Available data:
********

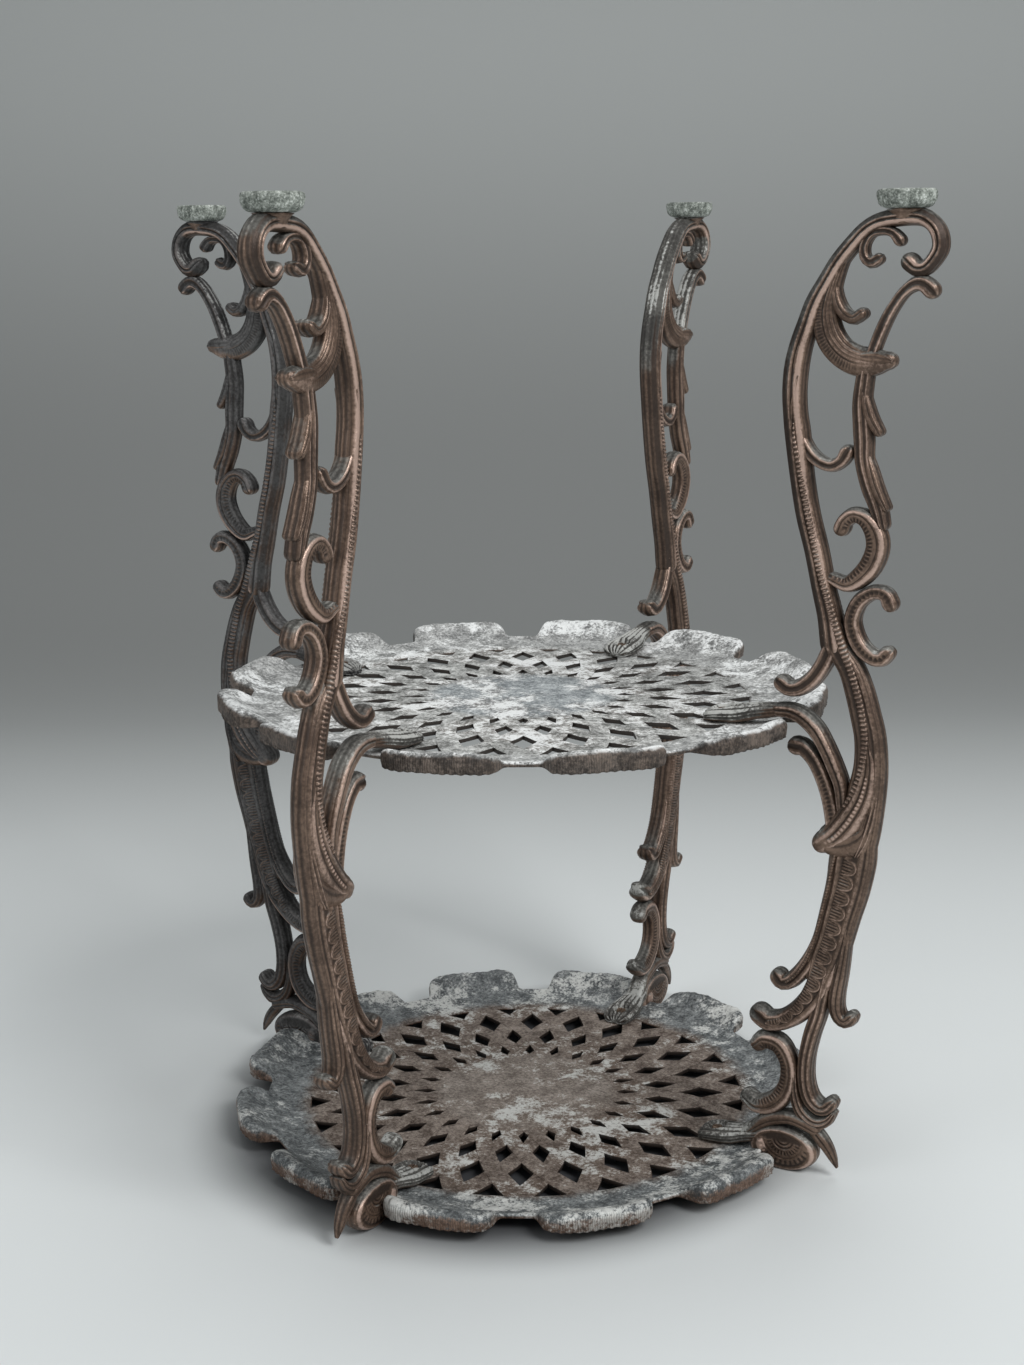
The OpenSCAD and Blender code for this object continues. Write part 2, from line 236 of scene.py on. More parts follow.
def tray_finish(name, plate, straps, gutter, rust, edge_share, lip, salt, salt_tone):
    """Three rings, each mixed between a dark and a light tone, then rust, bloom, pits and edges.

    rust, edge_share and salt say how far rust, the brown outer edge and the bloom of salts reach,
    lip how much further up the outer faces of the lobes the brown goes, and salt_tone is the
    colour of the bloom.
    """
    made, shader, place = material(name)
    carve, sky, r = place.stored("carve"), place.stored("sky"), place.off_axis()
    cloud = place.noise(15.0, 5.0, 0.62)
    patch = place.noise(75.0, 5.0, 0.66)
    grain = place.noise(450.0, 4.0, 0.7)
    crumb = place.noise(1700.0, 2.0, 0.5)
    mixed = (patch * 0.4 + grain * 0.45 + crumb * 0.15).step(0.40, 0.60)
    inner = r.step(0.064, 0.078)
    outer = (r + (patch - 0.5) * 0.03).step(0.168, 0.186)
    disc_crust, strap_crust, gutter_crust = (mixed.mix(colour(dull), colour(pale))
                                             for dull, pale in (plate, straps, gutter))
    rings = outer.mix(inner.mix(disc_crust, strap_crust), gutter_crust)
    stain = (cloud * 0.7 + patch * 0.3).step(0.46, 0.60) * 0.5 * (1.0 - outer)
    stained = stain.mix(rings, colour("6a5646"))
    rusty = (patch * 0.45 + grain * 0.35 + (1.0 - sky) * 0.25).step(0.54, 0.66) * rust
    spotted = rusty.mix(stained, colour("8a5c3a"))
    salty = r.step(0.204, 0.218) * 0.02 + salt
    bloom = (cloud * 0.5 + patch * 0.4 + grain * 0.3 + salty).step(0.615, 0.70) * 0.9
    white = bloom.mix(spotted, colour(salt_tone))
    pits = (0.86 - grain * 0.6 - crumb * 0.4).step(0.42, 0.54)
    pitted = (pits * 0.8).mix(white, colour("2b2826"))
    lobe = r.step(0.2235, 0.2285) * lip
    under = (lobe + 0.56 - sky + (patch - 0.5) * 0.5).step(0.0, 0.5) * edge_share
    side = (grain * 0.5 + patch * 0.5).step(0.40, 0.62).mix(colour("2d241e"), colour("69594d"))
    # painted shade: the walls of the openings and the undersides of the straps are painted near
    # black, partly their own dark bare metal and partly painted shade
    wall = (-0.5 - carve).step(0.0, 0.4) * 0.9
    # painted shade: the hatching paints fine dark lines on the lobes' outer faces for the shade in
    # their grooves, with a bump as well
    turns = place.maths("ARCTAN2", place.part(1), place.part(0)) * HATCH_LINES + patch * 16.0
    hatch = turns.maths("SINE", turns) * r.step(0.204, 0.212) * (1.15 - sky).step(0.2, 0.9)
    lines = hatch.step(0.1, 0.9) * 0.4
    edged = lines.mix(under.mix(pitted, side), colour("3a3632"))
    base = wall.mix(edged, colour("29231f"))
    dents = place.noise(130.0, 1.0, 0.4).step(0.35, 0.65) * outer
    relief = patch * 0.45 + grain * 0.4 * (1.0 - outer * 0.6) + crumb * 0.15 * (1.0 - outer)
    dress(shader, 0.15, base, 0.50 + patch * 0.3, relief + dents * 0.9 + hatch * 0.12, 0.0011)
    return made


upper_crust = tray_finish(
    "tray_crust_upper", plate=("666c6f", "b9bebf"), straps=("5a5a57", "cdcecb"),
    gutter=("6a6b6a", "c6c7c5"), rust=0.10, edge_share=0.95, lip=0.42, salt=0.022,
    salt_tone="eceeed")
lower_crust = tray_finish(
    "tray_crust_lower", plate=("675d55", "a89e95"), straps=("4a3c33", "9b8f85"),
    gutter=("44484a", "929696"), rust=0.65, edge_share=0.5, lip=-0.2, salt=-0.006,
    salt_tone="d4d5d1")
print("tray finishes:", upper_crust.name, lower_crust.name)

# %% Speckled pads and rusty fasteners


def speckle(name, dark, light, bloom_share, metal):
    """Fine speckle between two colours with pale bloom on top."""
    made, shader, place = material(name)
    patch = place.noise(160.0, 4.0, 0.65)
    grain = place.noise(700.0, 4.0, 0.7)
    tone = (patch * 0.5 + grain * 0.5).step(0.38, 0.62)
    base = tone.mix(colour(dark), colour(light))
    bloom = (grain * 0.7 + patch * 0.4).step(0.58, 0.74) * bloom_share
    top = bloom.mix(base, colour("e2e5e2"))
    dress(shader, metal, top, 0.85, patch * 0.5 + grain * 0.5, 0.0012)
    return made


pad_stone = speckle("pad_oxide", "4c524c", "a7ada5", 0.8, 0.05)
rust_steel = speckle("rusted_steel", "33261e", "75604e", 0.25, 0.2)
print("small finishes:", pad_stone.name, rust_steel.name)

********

Challenge: Please repeat the listing above in full and exactly.

Correct result:
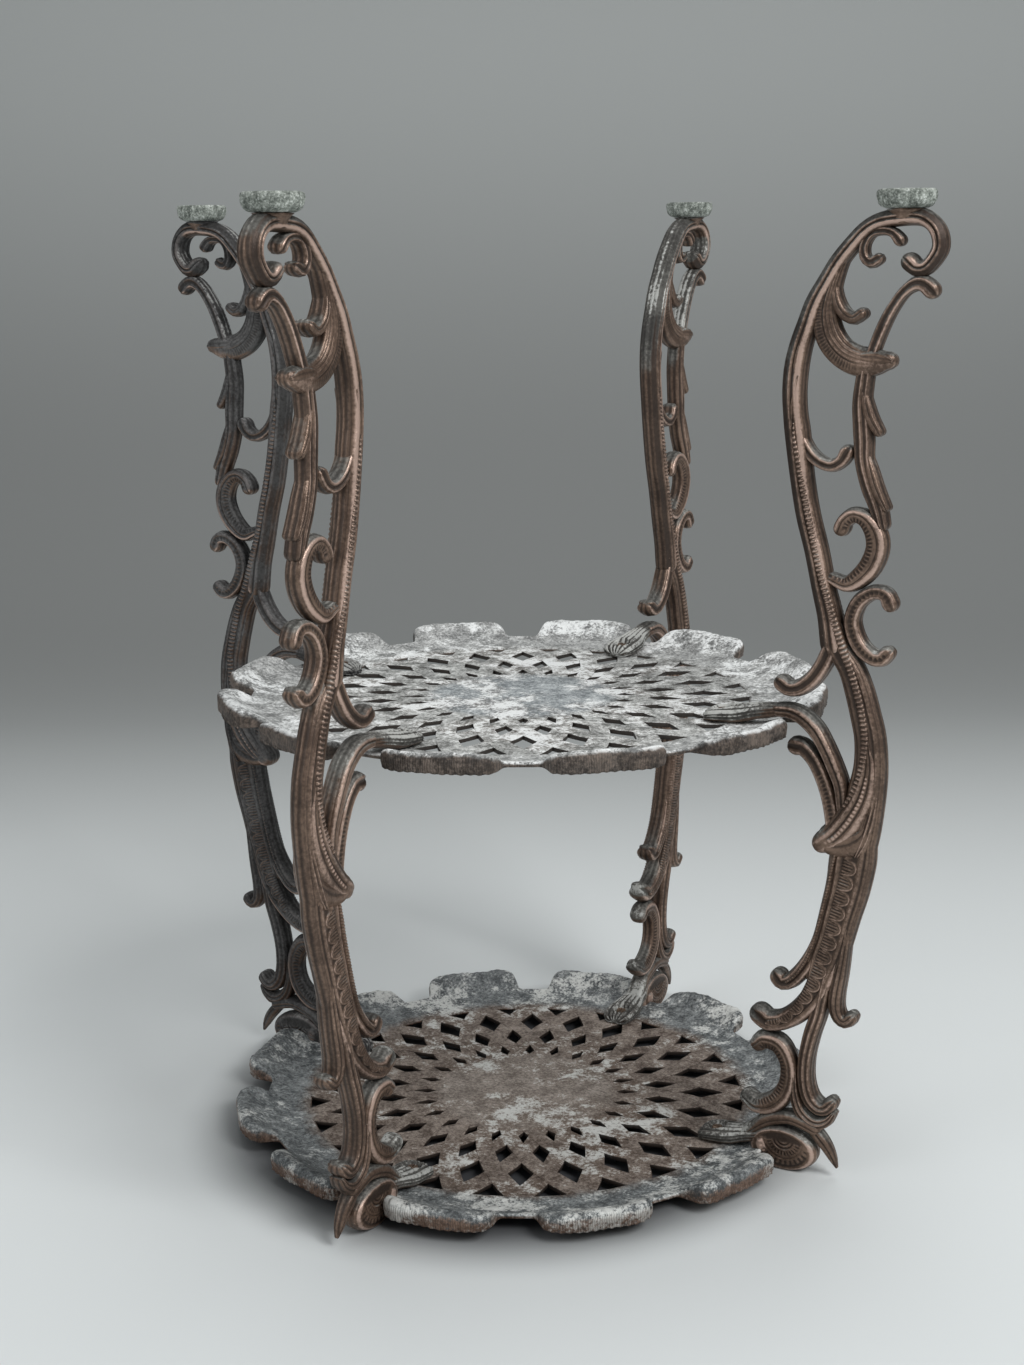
The OpenSCAD and Blender code for this object continues. Write part 2, from line 236 of scene.py on. More parts follow.
def tray_finish(name, plate, straps, gutter, rust, edge_share, lip, salt, salt_tone):
    """Three rings, each mixed between a dark and a light tone, then rust, bloom, pits and edges.

    rust, edge_share and salt say how far rust, the brown outer edge and the bloom of salts reach,
    lip how much further up the outer faces of the lobes the brown goes, and salt_tone is the
    colour of the bloom.
    """
    made, shader, place = material(name)
    carve, sky, r = place.stored("carve"), place.stored("sky"), place.off_axis()
    cloud = place.noise(15.0, 5.0, 0.62)
    patch = place.noise(75.0, 5.0, 0.66)
    grain = place.noise(450.0, 4.0, 0.7)
    crumb = place.noise(1700.0, 2.0, 0.5)
    mixed = (patch * 0.4 + grain * 0.45 + crumb * 0.15).step(0.40, 0.60)
    inner = r.step(0.064, 0.078)
    outer = (r + (patch - 0.5) * 0.03).step(0.168, 0.186)
    disc_crust, strap_crust, gutter_crust = (mixed.mix(colour(dull), colour(pale))
                                             for dull, pale in (plate, straps, gutter))
    rings = outer.mix(inner.mix(disc_crust, strap_crust), gutter_crust)
    stain = (cloud * 0.7 + patch * 0.3).step(0.46, 0.60) * 0.5 * (1.0 - outer)
    stained = stain.mix(rings, colour("6a5646"))
    rusty = (patch * 0.45 + grain * 0.35 + (1.0 - sky) * 0.25).step(0.54, 0.66) * rust
    spotted = rusty.mix(stained, colour("8a5c3a"))
    salty = r.step(0.204, 0.218) * 0.02 + salt
    bloom = (cloud * 0.5 + patch * 0.4 + grain * 0.3 + salty).step(0.615, 0.70) * 0.9
    white = bloom.mix(spotted, colour(salt_tone))
    pits = (0.86 - grain * 0.6 - crumb * 0.4).step(0.42, 0.54)
    pitted = (pits * 0.8).mix(white, colour("2b2826"))
    lobe = r.step(0.2235, 0.2285) * lip
    under = (lobe + 0.56 - sky + (patch - 0.5) * 0.5).step(0.0, 0.5) * edge_share
    side = (grain * 0.5 + patch * 0.5).step(0.40, 0.62).mix(colour("2d241e"), colour("69594d"))
    # painted shade: the walls of the openings and the undersides of the straps are painted near
    # black, partly their own dark bare metal and partly painted shade
    wall = (-0.5 - carve).step(0.0, 0.4) * 0.9
    # painted shade: the hatching paints fine dark lines on the lobes' outer faces for the shade in
    # their grooves, with a bump as well
    turns = place.maths("ARCTAN2", place.part(1), place.part(0)) * HATCH_LINES + patch * 16.0
    hatch = turns.maths("SINE", turns) * r.step(0.204, 0.212) * (1.15 - sky).step(0.2, 0.9)
    lines = hatch.step(0.1, 0.9) * 0.4
    edged = lines.mix(under.mix(pitted, side), colour("3a3632"))
    base = wall.mix(edged, colour("29231f"))
    dents = place.noise(130.0, 1.0, 0.4).step(0.35, 0.65) * outer
    relief = patch * 0.45 + grain * 0.4 * (1.0 - outer * 0.6) + crumb * 0.15 * (1.0 - outer)
    dress(shader, 0.15, base, 0.50 + patch * 0.3, relief + dents * 0.9 + hatch * 0.12, 0.0011)
    return made


upper_crust = tray_finish(
    "tray_crust_upper", plate=("666c6f", "b9bebf"), straps=("5a5a57", "cdcecb"),
    gutter=("6a6b6a", "c6c7c5"), rust=0.10, edge_share=0.95, lip=0.42, salt=0.022,
    salt_tone="eceeed")
lower_crust = tray_finish(
    "tray_crust_lower", plate=("675d55", "a89e95"), straps=("4a3c33", "9b8f85"),
    gutter=("44484a", "929696"), rust=0.65, edge_share=0.5, lip=-0.2, salt=-0.006,
    salt_tone="d4d5d1")
print("tray finishes:", upper_crust.name, lower_crust.name)

# %% Speckled pads and rusty fasteners


def speckle(name, dark, light, bloom_share, metal):
    """Fine speckle between two colours with pale bloom on top."""
    made, shader, place = material(name)
    patch = place.noise(160.0, 4.0, 0.65)
    grain = place.noise(700.0, 4.0, 0.7)
    tone = (patch * 0.5 + grain * 0.5).step(0.38, 0.62)
    base = tone.mix(colour(dark), colour(light))
    bloom = (grain * 0.7 + patch * 0.4).step(0.58, 0.74) * bloom_share
    top = bloom.mix(base, colour("e2e5e2"))
    dress(shader, metal, top, 0.85, patch * 0.5 + grain * 0.5, 0.0012)
    return made


pad_stone = speckle("pad_oxide", "4c524c", "a7ada5", 0.8, 0.05)
rust_steel = speckle("rusted_steel", "33261e", "75604e", 0.25, 0.2)
print("small finishes:", pad_stone.name, rust_steel.name)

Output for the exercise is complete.